EXERCISE: Output each entry exactly; skip nothing.
━━━━━━
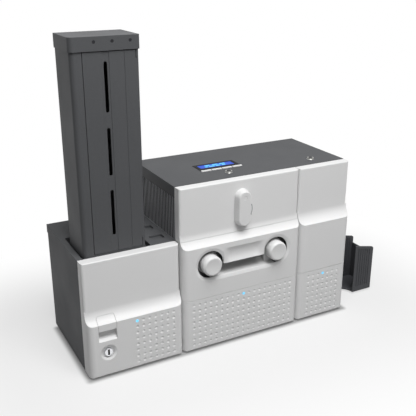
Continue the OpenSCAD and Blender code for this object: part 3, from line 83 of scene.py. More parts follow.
# %% Camera
scene = bpy.context.scene
AZIMUTH, ELEVATION = math.radians(-28.1), math.radians(20.6)
camera_data = bpy.data.cameras.new("camera")
camera_data.lens = 57.63
camera_data.sensor_width = 36.0
camera_data.clip_start, camera_data.clip_end = 0.05, 50
camera = bpy.data.objects.new("camera", camera_data)
scene.collection.objects.link(camera)
back = Vector((math.sin(AZIMUTH) * math.cos(ELEVATION),
               -math.cos(AZIMUTH) * math.cos(ELEVATION), math.sin(ELEVATION)))
camera.location = (-0.53325, -0.92655, 0.6030)
camera.rotation_mode = "QUATERNION"
camera.rotation_quaternion = (-back).to_track_quat("-Z", "Y")
scene.camera = camera
scene.view_settings.view_transform = "Standard"
print("camera looks along", [round(v, 3) for v in -back])

# %% [markdown]
# A finish is a small network of nodes. The helper below adds the nodes that the finishes here
# need and joins them, which keeps each recipe short enough to read in one go.

# %% Node helper


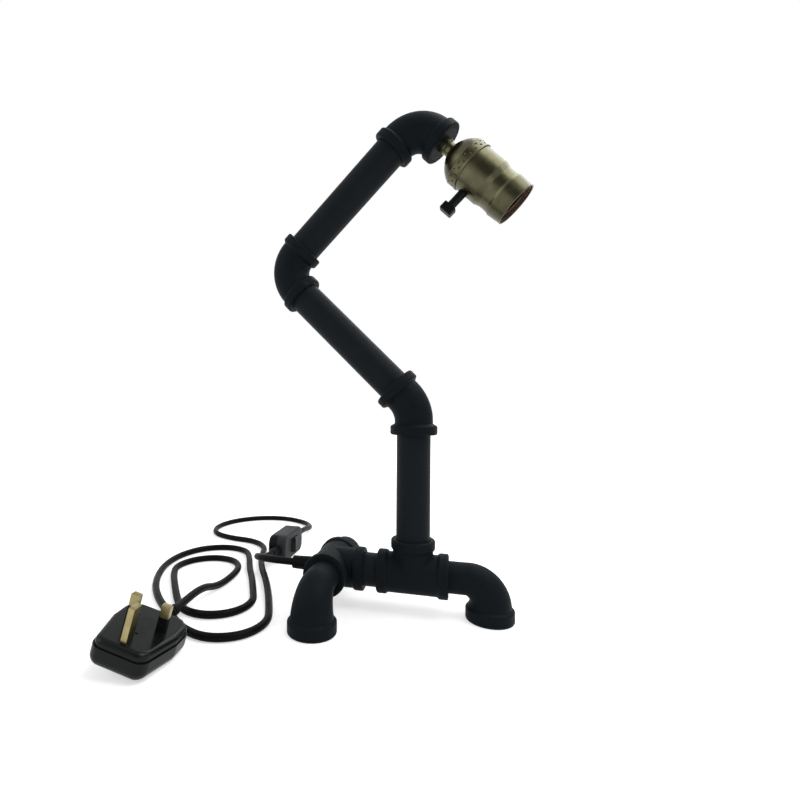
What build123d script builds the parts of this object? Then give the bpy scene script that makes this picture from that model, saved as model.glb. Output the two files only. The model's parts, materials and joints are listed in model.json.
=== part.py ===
from build123d import *

import os
from math import cos, radians, sin, sqrt, tan

os.makedirs("parts", exist_ok=True)

# Industrial pipe table lamp, in millimetres. +Z is up and the base stands on Z = 0.
# The column, the arm and the lamp holder lie in the XZ plane. The origin is under the
# middle of the lamp's own box, without its cord.

# ---------------------------------------------------------------- driving dimensions
# Pipe and its threaded joints
pipe_d = 26.9
pipe_wall = 2.65
thread_depth = 13.0       # how far a pipe goes into a fitting
thread_gap = 0.05         # radial gap between a pipe and its fitting
port_depth = 14.0
passage_d = 21.0
branch_step = 0.25        # a branch's passage is this much slimmer in radius

column_pipe_length = 110.0
middle_pipe_length = 134.0
upper_pipe_length = 128.4
base_nipple_length = 37.0

# Cast fittings: centre to face, body and band
tee_face = 28.0
tee_body_d = 32.0
elbow_face = 30.0
elbow_bend = 22.0
elbow_body_d = 30.5
elbow_45_face = 23.0
elbow_45_bend = 30.0
band_d = 35.0
band_45_d = 37.4
band_width = 7.0
band_taper = 2.2
band_round = 1.6
band_sink = 0.4           # how far the foot of a taper reaches into the body

# Street elbows that serve as feet
foot_height = 30.0        # floor to the axis of the base pipes
foot_reach = 31.0         # tee face to the foot's upright axis
foot_bend = 18.0
foot_neck_d = 24.6
foot_body_d = 32.0
foot_band_d = 36.5
foot_band_width = 9.0
foot_passage_d = 17.0

arm_lean = 45.0           # lean of the lower arm from the column, in degrees

# Flexible cord
cord_d = 6.2
cord_gap = 0.05
flex_bend = 24.0          # bend of the flex inside a square elbow
flex_head_bend = 12.5     # its bend just behind the lamp holder's threaded tube
flex_45_bend = 40.0

# Cord outlet in the leg tee
gland_root_d = 12.0
gland_tip_d = 10.6
gland_length = 19.5
gland_stem_d = 9.6
gland_flange_d = 12.0
gland_flange = 2.0
gland_seat = 1.2

# Lamp holder, measured along its axis from the port face of the top elbow
neck_length = 8.8
neck_d = 12.8
tube_d = 10.0             # threaded tube that carries the holder
tube_bore = 7.0
tube_tail = 4.0           # tube inside the elbow, behind the bushing
locknut_flats = 14.0
locknut_thickness = 3.4
cap_height = 21.9
cap_d = 38.0
cap_wall = 0.6
cap_hub = 4.2
shell_lap = 4.5           # shell inside the cap
shell_fit = 0.05
shell_wall = 0.6
shell_barrel = 19.0       # cap rim to the shoulder
shell_shoulder = 5.0
shell_waist_d = 33.7
shell_waist = 6.5
shell_bead_d = 35.8
shell_bead = 4.6
shell_skirt = 10.3
shell_mouth_d = 33.8
rim_d = 1.3
liner_wall = 1.0
liner_gap = 0.1
insulator_gap = 0.2
insulator_top = 5.6       # above the cap rim, towards the cap
insulator_length = 26.5
screw_shell_bore = 26.6
screw_shell_wall = 0.5
screw_shell_length = 22.0
contact_width = 6.0
contact_thickness = 0.6
contact_rise = 3.4
contact_well_d = 18.0      # the contact lies sunk in the insulator, clear of the thread
contact_well_depth = 4.4

# Turn knob, along its own axis from the holder's axis
knob_offset = 8.0         # cap rim to the knob's axis
knob_stem_d = 7.2
knob_shaft_d = 5.0
knob_head_at = 30.9
knob_head_width = 11.2
knob_head_depth = 8.4
knob_head_thickness = 6.8
cam_d = 11.0
cam_thickness = 7.0
chamber_d = 14.0
chamber_length = 9.0
knob_hole_gap = 0.4
fit_gap = 0.05            # radial gap of a shaft in its own bearing

# Inline switch, on its edge on the floor, long axis along Y
switch_x = -131.0
switch_y = 107.0
switch_length = 58.0
switch_width = 27.0
switch_thickness = 19.0
switch_wall = 2.0
switch_corner = 9.0
switch_edge = 2.5
relief_length = 14.0
relief_root_d = 10.4
relief_tip_d = 7.8
relief_flange_d = 10.4
relief_flange = 2.0
relief_play = 0.1
rocker_radius = 10.2
rocker_width = 13.6
rocker_pivot_depth = 3.0
rocker_rise_angle = 35.0
rocker_peak = 1.0
rocker_keel = 2.6
rocker_tilt = 10.0
rocker_gap = 0.25
pivot_d = 2.4
lug_thickness = 1.6
switch_screw_d = 3.0
switch_screw_head_d = 5.6
switch_screw_head = 1.8
switch_post_d = 6.4
switch_post_at = 21.0
block_length = 7.0        # brass contact blocks inside the switch
block_height = 7.4

# Mains plug with three flat pins, on its back
plug_x = -144.0
plug_y = -125.0
plug_tilt = 15.5
plug_spin = 5.5
plug_half_width = 24.5
plug_earth_half_width = 18.0
plug_front = 31.5
plug_back = 23.5
plug_shoulder_front = 1.0
plug_shoulder_back = 15.0
plug_back_half_width = 17.0
plug_corner = 8.0
plug_thickness = 18.2
plug_base_thickness = 5.2
plug_lip = 0.9            # the cover stands proud of the base all round
plug_wall = 2.2
plug_edge = 7.0
plug_face_edge = 3.4
pin_pitch = 22.2
earth_pin_length = 22.7
earth_pin_width = 4.0
earth_pin_depth = 8.0
line_pin_length = 17.7
line_pin_width = 6.35
line_pin_depth = 4.0
pin_root = 10.0
pin_end_round = 1.0
sleeve_length = 9.0
sleeve_wall = 0.6
carrier_width = 10.0
carrier_length = 22.0
carrier_slot = 1.6         # from the carrier's end to its screwdriver slot
carrier_thickness = 3.0
fuse_d = 6.3
fuse_length = 25.4
fuse_cap = 5.4
fuse_at_v = 11.0
plug_relief_length = 22.0
plug_relief_root_d = 10.6
plug_relief_tip_d = 8.4
plug_relief_ribs = 5
plug_lead = 38.0           # the straight run of cord behind the plug
plug_relief_depth = 9.8  # from the pin face to the flex's axis

# ---------------------------------------------------------------- derived places
X_AXIS = Vector(1, 0, 0)
Y_AXIS = Vector(0, 1, 0)
Z_AXIS = Vector(0, 0, 1)
lean = radians(arm_lean)
lower_dir = Vector(-sin(lean), 0, cos(lean))
upper_dir = Vector(cos(lean), 0, sin(lean))
holder_dir = lower_dir * -1
knob_dir = upper_dir * -1

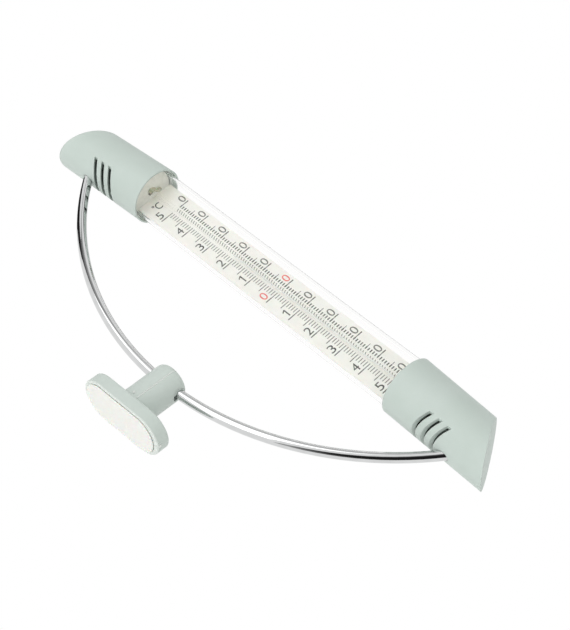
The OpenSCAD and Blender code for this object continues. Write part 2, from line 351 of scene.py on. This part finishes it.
━━━━━━
REPLY TO THE TASK:
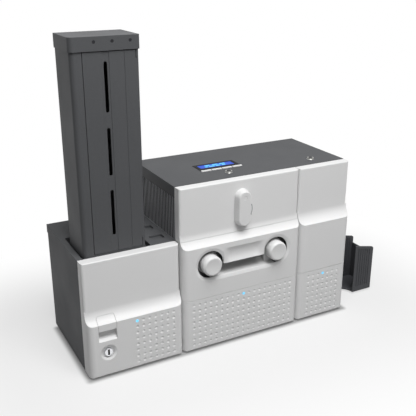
Continue the OpenSCAD and Blender code for this object: part 3, from line 83 of scene.py. More parts follow.
# %% Camera
scene = bpy.context.scene
AZIMUTH, ELEVATION = math.radians(-28.1), math.radians(20.6)
camera_data = bpy.data.cameras.new("camera")
camera_data.lens = 57.63
camera_data.sensor_width = 36.0
camera_data.clip_start, camera_data.clip_end = 0.05, 50
camera = bpy.data.objects.new("camera", camera_data)
scene.collection.objects.link(camera)
back = Vector((math.sin(AZIMUTH) * math.cos(ELEVATION),
               -math.cos(AZIMUTH) * math.cos(ELEVATION), math.sin(ELEVATION)))
camera.location = (-0.53325, -0.92655, 0.6030)
camera.rotation_mode = "QUATERNION"
camera.rotation_quaternion = (-back).to_track_quat("-Z", "Y")
scene.camera = camera
scene.view_settings.view_transform = "Standard"
print("camera looks along", [round(v, 3) for v in -back])

# %% [markdown]
# A finish is a small network of nodes. The helper below adds the nodes that the finishes here
# need and joins them, which keeps each recipe short enough to read in one go.

# %% Node helper


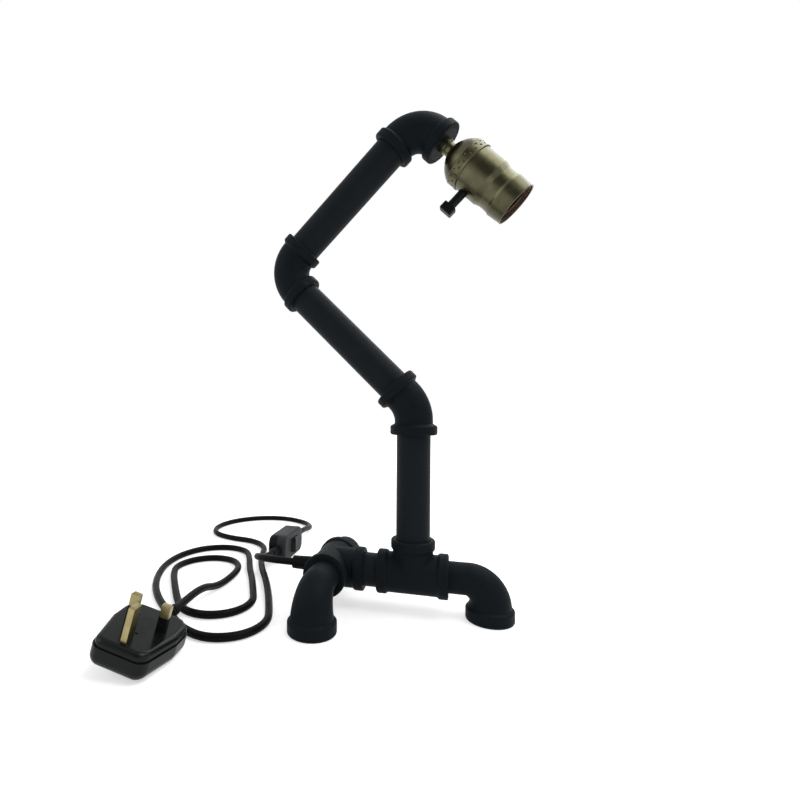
What build123d script builds the parts of this object? Then give the bpy scene script that makes this picture from that model, saved as model.glb. Output the two files only. The model's parts, materials and joints are listed in model.json.
=== part.py ===
from build123d import *

import os
from math import cos, radians, sin, sqrt, tan

os.makedirs("parts", exist_ok=True)

# Industrial pipe table lamp, in millimetres. +Z is up and the base stands on Z = 0.
# The column, the arm and the lamp holder lie in the XZ plane. The origin is under the
# middle of the lamp's own box, without its cord.

# ---------------------------------------------------------------- driving dimensions
# Pipe and its threaded joints
pipe_d = 26.9
pipe_wall = 2.65
thread_depth = 13.0       # how far a pipe goes into a fitting
thread_gap = 0.05         # radial gap between a pipe and its fitting
port_depth = 14.0
passage_d = 21.0
branch_step = 0.25        # a branch's passage is this much slimmer in radius

column_pipe_length = 110.0
middle_pipe_length = 134.0
upper_pipe_length = 128.4
base_nipple_length = 37.0

# Cast fittings: centre to face, body and band
tee_face = 28.0
tee_body_d = 32.0
elbow_face = 30.0
elbow_bend = 22.0
elbow_body_d = 30.5
elbow_45_face = 23.0
elbow_45_bend = 30.0
band_d = 35.0
band_45_d = 37.4
band_width = 7.0
band_taper = 2.2
band_round = 1.6
band_sink = 0.4           # how far the foot of a taper reaches into the body

# Street elbows that serve as feet
foot_height = 30.0        # floor to the axis of the base pipes
foot_reach = 31.0         # tee face to the foot's upright axis
foot_bend = 18.0
foot_neck_d = 24.6
foot_body_d = 32.0
foot_band_d = 36.5
foot_band_width = 9.0
foot_passage_d = 17.0

arm_lean = 45.0           # lean of the lower arm from the column, in degrees

# Flexible cord
cord_d = 6.2
cord_gap = 0.05
flex_bend = 24.0          # bend of the flex inside a square elbow
flex_head_bend = 12.5     # its bend just behind the lamp holder's threaded tube
flex_45_bend = 40.0

# Cord outlet in the leg tee
gland_root_d = 12.0
gland_tip_d = 10.6
gland_length = 19.5
gland_stem_d = 9.6
gland_flange_d = 12.0
gland_flange = 2.0
gland_seat = 1.2

# Lamp holder, measured along its axis from the port face of the top elbow
neck_length = 8.8
neck_d = 12.8
tube_d = 10.0             # threaded tube that carries the holder
tube_bore = 7.0
tube_tail = 4.0           # tube inside the elbow, behind the bushing
locknut_flats = 14.0
locknut_thickness = 3.4
cap_height = 21.9
cap_d = 38.0
cap_wall = 0.6
cap_hub = 4.2
shell_lap = 4.5           # shell inside the cap
shell_fit = 0.05
shell_wall = 0.6
shell_barrel = 19.0       # cap rim to the shoulder
shell_shoulder = 5.0
shell_waist_d = 33.7
shell_waist = 6.5
shell_bead_d = 35.8
shell_bead = 4.6
shell_skirt = 10.3
shell_mouth_d = 33.8
rim_d = 1.3
liner_wall = 1.0
liner_gap = 0.1
insulator_gap = 0.2
insulator_top = 5.6       # above the cap rim, towards the cap
insulator_length = 26.5
screw_shell_bore = 26.6
screw_shell_wall = 0.5
screw_shell_length = 22.0
contact_width = 6.0
contact_thickness = 0.6
contact_rise = 3.4
contact_well_d = 18.0      # the contact lies sunk in the insulator, clear of the thread
contact_well_depth = 4.4

# Turn knob, along its own axis from the holder's axis
knob_offset = 8.0         # cap rim to the knob's axis
knob_stem_d = 7.2
knob_shaft_d = 5.0
knob_head_at = 30.9
knob_head_width = 11.2
knob_head_depth = 8.4
knob_head_thickness = 6.8
cam_d = 11.0
cam_thickness = 7.0
chamber_d = 14.0
chamber_length = 9.0
knob_hole_gap = 0.4
fit_gap = 0.05            # radial gap of a shaft in its own bearing

# Inline switch, on its edge on the floor, long axis along Y
switch_x = -131.0
switch_y = 107.0
switch_length = 58.0
switch_width = 27.0
switch_thickness = 19.0
switch_wall = 2.0
switch_corner = 9.0
switch_edge = 2.5
relief_length = 14.0
relief_root_d = 10.4
relief_tip_d = 7.8
relief_flange_d = 10.4
relief_flange = 2.0
relief_play = 0.1
rocker_radius = 10.2
rocker_width = 13.6
rocker_pivot_depth = 3.0
rocker_rise_angle = 35.0
rocker_peak = 1.0
rocker_keel = 2.6
rocker_tilt = 10.0
rocker_gap = 0.25
pivot_d = 2.4
lug_thickness = 1.6
switch_screw_d = 3.0
switch_screw_head_d = 5.6
switch_screw_head = 1.8
switch_post_d = 6.4
switch_post_at = 21.0
block_length = 7.0        # brass contact blocks inside the switch
block_height = 7.4

# Mains plug with three flat pins, on its back
plug_x = -144.0
plug_y = -125.0
plug_tilt = 15.5
plug_spin = 5.5
plug_half_width = 24.5
plug_earth_half_width = 18.0
plug_front = 31.5
plug_back = 23.5
plug_shoulder_front = 1.0
plug_shoulder_back = 15.0
plug_back_half_width = 17.0
plug_corner = 8.0
plug_thickness = 18.2
plug_base_thickness = 5.2
plug_lip = 0.9            # the cover stands proud of the base all round
plug_wall = 2.2
plug_edge = 7.0
plug_face_edge = 3.4
pin_pitch = 22.2
earth_pin_length = 22.7
earth_pin_width = 4.0
earth_pin_depth = 8.0
line_pin_length = 17.7
line_pin_width = 6.35
line_pin_depth = 4.0
pin_root = 10.0
pin_end_round = 1.0
sleeve_length = 9.0
sleeve_wall = 0.6
carrier_width = 10.0
carrier_length = 22.0
carrier_slot = 1.6         # from the carrier's end to its screwdriver slot
carrier_thickness = 3.0
fuse_d = 6.3
fuse_length = 25.4
fuse_cap = 5.4
fuse_at_v = 11.0
plug_relief_length = 22.0
plug_relief_root_d = 10.6
plug_relief_tip_d = 8.4
plug_relief_ribs = 5
plug_lead = 38.0           # the straight run of cord behind the plug
plug_relief_depth = 9.8  # from the pin face to the flex's axis

# ---------------------------------------------------------------- derived places
X_AXIS = Vector(1, 0, 0)
Y_AXIS = Vector(0, 1, 0)
Z_AXIS = Vector(0, 0, 1)
lean = radians(arm_lean)
lower_dir = Vector(-sin(lean), 0, cos(lean))
upper_dir = Vector(cos(lean), 0, sin(lean))
holder_dir = lower_dir * -1
knob_dir = upper_dir * -1

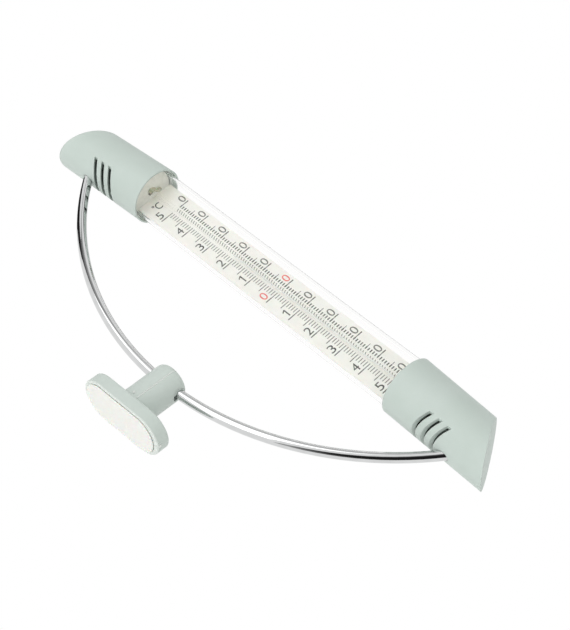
The OpenSCAD and Blender code for this object continues. Write part 2, from line 351 of scene.py on. This part finishes it.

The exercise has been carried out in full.